Row Hammering Mitigation Using Metal Nanowire in Saddle Fin DRAM

Abstract

In this article, we investigate a novel technique to minimize row hammer (RH) fail in the saddle fin recessed channel access transistor (S-RCAT) at 1X dynamic random access memory node. We propose a selective introduction of a low work function (WF) metal nanowire (MNW) at the gate metal/gate oxide (GOX) interface to mitigate the RH fail. Using 3-D TCAD simulations, we analyze the mechanism of the RH fail and its mitigation through the use of MNW. The improvement in RH fail is shown due to the MNW and gate-metal work-function-difference induced energy valleys (EVs) between the neighboring S-RCATs. These valleys prevent the diffusion of electrons from aggressor (accessed) to victim (not accessed) cell, which improves RH fail even in the presence of a high concentration of interface states and gate-induced-drain leakage. The introduction of MNW is found not to have any substantial effect on S-RCAT characteristics ( ${V}_{T}$ , ${I}_{ \mathrm{\scriptscriptstyle ON}}$ , or SS). Furthermore, we model the induced EV by considering the WF difference between MNW and gate metal as an effective charge.
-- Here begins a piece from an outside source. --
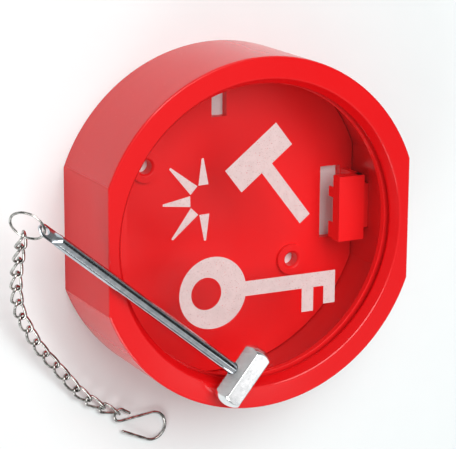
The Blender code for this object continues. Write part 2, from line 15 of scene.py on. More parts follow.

This model is shown to be in good agreement with the TCAD results. The results obtained in this study demonstrate the potential of using MNW in the gate-stack of S-RCAT for the elimination of RH fail in 1X technology nodes. This technique can also be extended for the use in other device technologies, such as NAND (cell-to-cell interference) and logic transistors.